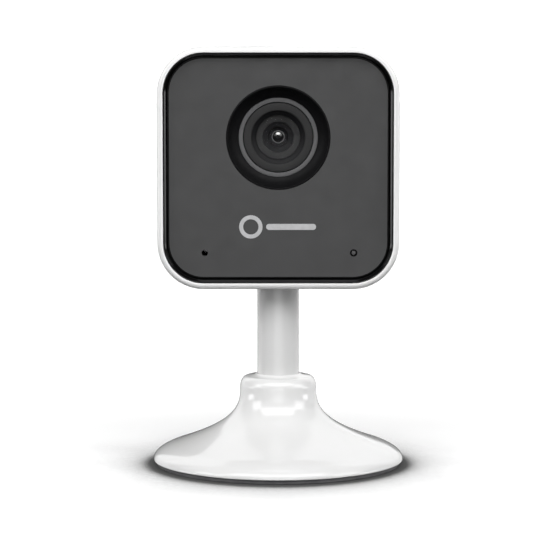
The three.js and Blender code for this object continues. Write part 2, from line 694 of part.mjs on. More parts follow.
// An aluminium plate on the processor.
const SPREADER_BACK = BOARD_FRONT - CHIP_HEIGHT - 2 * GAP;
const heatSpreader = block([11, SPREADER_BACK - 0.8, -5.5], [20, SPREADER_BACK, 3]);
piece(head, 'heat_spreader', heatSpreader, ALUMINIUM);

// A microphone on the board, with a rubber boot that leads to the hole in the panel.
piece(head, 'microphone', onBoard(
  [MIC_X - 1.6, -SIGNAL_DROP - 1.6], [MIC_X + 1.6, -SIGNAL_DROP + 1.6], CHIP_HEIGHT,
), ZINC_STEEL);

const bootBack = BOARD_FRONT - CHIP_HEIGHT - 2 * GAP;
const boot = ringAlongY(0.9, 2.2, PANEL_BACK + GAP, bootBack, 16);
const micBoot = piece(head, 'microphone_boot', boot, SEAL_RUBBER);
micBoot.position.set(MIC_X, 0, -SIGNAL_DROP);

// A status light on the board, with a clear pipe that leads to the hole in the panel.
piece(head, 'status_light', onBoard(
  [LIGHT_X - 1, -SIGNAL_DROP - 0.8], [LIGHT_X + 1, -SIGNAL_DROP + 0.8], 0.8,
), LIGHT_PIPE);

const PIPE_RADIUS = LIGHT_RADIUS - 0.3; // where it shows in the panel
const PIPE_BACK = 3;

const pipe = piece(head, 'light_pipe', turnedAlongY([
  [0, PANEL_FACE + 0.1], [PIPE_RADIUS, PANEL_FACE + 0.1], [PIPE_RADIUS, PANEL_BACK + GAP],
  [1.8, PANEL_BACK + GAP], [1.8, PANEL_BACK + 0.9], [1.1, PANEL_BACK + 1.4],
  [1.1, PIPE_BACK], [0, PIPE_BACK],
], 16), LIGHT_PIPE);
pipe.position.set(LIGHT_X, 0, -SIGNAL_DROP);

// A rounded plate in front of the grille, between two depths.
const behindGrille = (width, height, near, far) => plate(
  roundedRectangle(width, height, 3, [0, SPEAKER_Z]), near, far, null, 4,
);

const SPEAKER_WIDTH = 25;
const SPEAKER_HEIGHT = 13;
const SPEAKER_FRONT = 6;
const SPEAKER_BACK = 9.4;

piece(head, 'speaker', cut(
  behindGrille(SPEAKER_WIDTH, SPEAKER_HEIGHT, SPEAKER_FRONT, SPEAKER_BACK),
  behindGrille(SPEAKER_WIDTH - 4, SPEAKER_HEIGHT - 4, SPEAKER_BACK - 0.7, BACK),
), CHIP_BLACK);
piece(head, 'speaker_seal', cut(
  behindGrille(SPEAKER_WIDTH, SPEAKER_HEIGHT, SPEAKER_BACK + GAP, INNER_BACK - GAP / 2),
  behindGrille(SPEAKER_WIDTH - 3, SPEAKER_HEIGHT - 3, SPEAKER_BACK, BACK),
), SEAL_RUBBER);

// The power inlet: a socket that stands on the board and reaches into the shell's opening.
function powerInlet() {
  const shape = (width, height, corner) => (
    roundedRectangle(width, height, corner, [INLET_X, INLET_Z])
  );
  const can = plate(shape(7.8, 2.9, 0.9), BOARD_BACK + GAP, BACK - 1, null, 3);
  const mouth = plate(shape(7.1, 2.2, 0.6), 7, BACK, null, 3);
  const tongue = block(
    [INLET_X - 2.2, 6.5, INLET_Z - 0.1], [INLET_X + 2.2, BACK - 1.6, INLET_Z + 0.5],
  );
  return join(cut(can, mouth), tongue);
}

piece(head, 'power_inlet', powerInlet(), ZINC_STEEL);

const SWITCH_TOP = 8.4;

piece(head, 'reset_switch', join(
  block([BUTTON_X - 2.2, BOARD_BACK + GAP, BUTTON_Z - 2.2], [BUTTON_X + 2.2, 7.6, BUTTON_Z + 2.2]),
  bar('y', 0.9, 7.4, SWITCH_TOP, [BUTTON_X, 0, BUTTON_Z], 16),
), CHIP_BLACK);

// ---------------------------------------------------------------- head: tilt hinge

const EAR_INNER = 3.05;
const EAR_THICKNESS = 1.1;
const EAR_RADIUS = 3.7;
const EAR_TOP_RISE = 13.5; // top of the ears and the plate above the tilt axis
const PLATE_LOW_RISE = 5.5;
const PLATE_HALF = 10.3;

function tiltBracket() {
  const top = TILT_Z + EAR_TOP_RISE;
  const low = TILT_Z + PLATE_LOW_RISE;
  const shape = new THREE.Shape();
  shape.absarc(0, TILT_Z, EAR_RADIUS, Math.PI * 0.8, Math.PI * 1.97);
  shape.lineTo(BRACKET_NEAR + 0.4, low);
  shape.lineTo(BRACKET_NEAR + 0.4, top);
  shape.lineTo(BRACKET_NEAR - 2, top);
  const options = { depth: EAR_THICKNESS, bevelEnabled: false, curveSegments: 10 };
  const ears = [-EAR_INNER - EAR_THICKNESS, EAR_INNER].map((x) => {
    const ear = new THREE.ExtrudeGeometry(shape, options);
    ear.rotateX(Math.PI / 2).rotateZ(Math.PI / 2);
    return solid(ear.translate(x, 0, 0));
  });
  const backPlate = block([-PLATE_HALF, BRACKET_NEAR, low], [PLATE_HALF, BRACKET_FAR, top]);
  const pinHole = bar('x', PIN_RADIUS + 0.05, -9, 9, [0, 0, TILT_Z]);
  const screwHoles = BRACKET_SCREWS.map(([x, z]) => bar('y', 1.1, 5, 12, [x, 0, z], 12));
  return cut(join(backPlate, ...ears), pinHole, ...screwHoles);
}

piece(head, 'tilt_bracket', tiltBracket(), STEEL);

BRACKET_SCREWS.forEach(([x, z]) => {
  const side = x < 0 ? 'left' : 'right';
  const near = TONGUE_HALF + GAP;
  const far = EAR_INNER - GAP;
  const [from, to] = x < 0 ? [-far, -near] : [near, far];
  const disc = bar('x', 3, from, to, [0, 0, TILT_Z]);
  const bore = bar('x', PIN_RADIUS + 0.1, -9, 9, [0, 0, TILT_Z]);
  piece(head, `tilt_washer_${side}`, cut(disc, bore), ACETAL);
  const fastener = piece(head, `bracket_screw_${side}`, screwForward(0.8, 2.4), ZINC_STEEL);
  fastener.rotation.z = Math.PI;
  fastener.position.set(x, BRACKET_NEAR - GAP, z);
});

const EAR_OUTER = EAR_INNER + EAR_THICKNESS;

piece(head, 'tilt_pin', join(
  bar('x', PIN_RADIUS, -EAR_OUTER - 1.2, EAR_OUTER + 2.2, [0, 0, TILT_Z]),
  bar('x', 2.3, -EAR_OUTER - 1.5, -EAR_OUTER - GAP, [0, 0, TILT_Z]),
), STEEL);
piece(head, 'tilt_nut', cut(
  bar('x', 2.6, EAR_OUTER + GAP, EAR_OUTER + 1.9, [0, 0, TILT_Z], 6),
  bar('x', PIN_RADIUS + 0.05, 0, 9, [0, 0, TILT_Z]),
), ZINC_STEEL);

// ---------------------------------------------------------------- reset button

const BUTTON_REST = SWITCH_TOP + BUTTON_TRAVEL + 0.1; // the inner end's depth, at rest
const BUTTON_FLANGE = 2.3;

const button = piece(head, 'reset_button', turnedAlongY([
  [0, BUTTON_REST], [BUTTON_FLANGE, BUTTON_REST], [BUTTON_FLANGE, INNER_BACK - 0.2],
  [BUTTON_RADIUS, INNER_BACK - 0.2], [BUTTON_RADIUS, BACK - 0.5], [BUTTON_RADIUS - 0.3, BACK - 0.2],
  [0, BACK - 0.2],
], 24), PANEL_GREY);
button.position.set(BUTTON_X, 0, BUTTON_Z);

// ---------------------------------------------------------------- the whole camera

const camera = new THREE.Group();
camera.add(foot, stem, head);

export default camera;
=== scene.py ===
"""A small indoor security camera: a square head on a round stem, on a flared foot.

Lengths are metres in the CAD frame: +Z up, the camera looks along -Y, and the origin is
the centre of the foot's underside.
"""

import json
import math

import bmesh
import bpy
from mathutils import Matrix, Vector


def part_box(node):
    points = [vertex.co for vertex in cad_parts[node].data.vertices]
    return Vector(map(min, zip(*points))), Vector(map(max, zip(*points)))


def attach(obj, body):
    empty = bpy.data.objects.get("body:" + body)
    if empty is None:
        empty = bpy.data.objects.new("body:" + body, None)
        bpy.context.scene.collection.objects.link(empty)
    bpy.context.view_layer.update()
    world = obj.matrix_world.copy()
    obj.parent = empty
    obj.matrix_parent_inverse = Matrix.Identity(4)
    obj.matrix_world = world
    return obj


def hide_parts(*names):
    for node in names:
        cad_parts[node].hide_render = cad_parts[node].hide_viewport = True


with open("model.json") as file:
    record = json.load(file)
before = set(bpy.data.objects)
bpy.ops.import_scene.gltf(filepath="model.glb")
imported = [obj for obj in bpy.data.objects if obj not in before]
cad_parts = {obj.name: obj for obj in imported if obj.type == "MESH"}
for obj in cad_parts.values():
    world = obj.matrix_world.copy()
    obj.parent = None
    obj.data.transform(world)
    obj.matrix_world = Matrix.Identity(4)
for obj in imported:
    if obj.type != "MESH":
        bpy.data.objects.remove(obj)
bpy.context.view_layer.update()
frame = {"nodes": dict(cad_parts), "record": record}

MM = 0.001
RIGHT = math.pi / 2
TINY = 1e-9  # anything shorter counts as nothing
MERGE_DISTANCE = 1e-7
SHARP_ANGLE = math.radians(32)
FLAT_FACE_WEIGHT = 100

# ------------------------------------------------------------------ sizes from the frame

HEAD_LOW, HEAD_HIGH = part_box("rear_shell")
HEAD_CENTRE = (HEAD_LOW + HEAD_HIGH) / 2
HEAD_HALF = (HEAD_HIGH.x - HEAD_LOW.x) / 2
HEAD_CORNER = 11.5 * MM
REAR_EDGE = 4.5 * MM  # rounding round the head's back
WALL = 2 * MM
FRONT = HEAD_LOW.y
BACK = HEAD_HIGH.y

PANEL_LOW, PANEL_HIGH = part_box("front_panel")
PANEL_HALF = (PANEL_HIGH.x - PANEL_LOW.x) / 2
PANEL_CORNER = 10 * MM
PANEL_EDGE = PANEL_LOW.y
PANEL_FACE = PANEL_EDGE + 2.2 * MM
PANEL_BACK = PANEL_FACE + 2 * MM

LENS_LOW, LENS_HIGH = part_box("lens_ring")
LENS_CENTRE = Vector((0, 0, (LENS_LOW.z + LENS_HIGH.z) / 2))
RING_RADIUS = (LENS_HIGH.x - LENS_LOW.x) / 2
RECESS_RADIUS = 12.85 * MM

FOOT_LOW, FOOT_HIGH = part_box("foot_shell")
FOOT_RADIUS = FOOT_HIGH.x
COLLAR_TOP = FOOT_HIGH.z
COLLAR_RADIUS = 9.6 * MM

STEM_LOW, STEM_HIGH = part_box("stem_sleeve")
STEM_RADIUS = STEM_HIGH.x
STEM_BORE = 3.1 * MM


def middle(node):
    """The centre of a CAD node's box."""
    low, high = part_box(node)
    return (low + high) / 2


# ------------------------------------------------------------------ outlines


def arc(centre, radii, start, end, steps=8):
    """Points on an ellipse's arc between two angles in degrees."""
    points = []
    for i in range(steps + 1):
        angle = math.radians(start + (end - start) * i / steps)
        points.append((
            centre[0] + radii[0] * math.cos(angle),
            centre[1] + radii[1] * math.sin(angle),
        ))
    return points


def bezier(p0, p1, p2, p3, steps):
    """Points on a cubic curve."""
    points = []
    for i in range(steps + 1):
        t = i / steps
        s = 1 - t
        weights = (s ** 3, 3 * s * s * t, 3 * s * t * t, t ** 3)
        points.append(tuple(
            sum(w * p[k] for w, p in zip(weights, (p0, p1, p2, p3))) for k in (0, 1)
        ))
    return points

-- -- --

As listed above, the lines from the line with "const BUTTON_REST = SWITCH_TOP" to the line with "zip(*points))), Vector(map(max, zip(*points)))" are to be echoed exactly, with both ends included and nothing added.

const BUTTON_REST = SWITCH_TOP + BUTTON_TRAVEL + 0.1; // the inner end's depth, at rest
const BUTTON_FLANGE = 2.3;

const button = piece(head, 'reset_button', turnedAlongY([
  [0, BUTTON_REST], [BUTTON_FLANGE, BUTTON_REST], [BUTTON_FLANGE, INNER_BACK - 0.2],
  [BUTTON_RADIUS, INNER_BACK - 0.2], [BUTTON_RADIUS, BACK - 0.5], [BUTTON_RADIUS - 0.3, BACK - 0.2],
  [0, BACK - 0.2],
], 24), PANEL_GREY);
button.position.set(BUTTON_X, 0, BUTTON_Z);

// ---------------------------------------------------------------- the whole camera

const camera = new THREE.Group();
camera.add(foot, stem, head);

export default camera;
=== scene.py ===
"""A small indoor security camera: a square head on a round stem, on a flared foot.

Lengths are metres in the CAD frame: +Z up, the camera looks along -Y, and the origin is
the centre of the foot's underside.
"""

import json
import math

import bmesh
import bpy
from mathutils import Matrix, Vector


def part_box(node):
    points = [vertex.co for vertex in cad_parts[node].data.vertices]
    return Vector(map(min, zip(*points))), Vector(map(max, zip(*points)))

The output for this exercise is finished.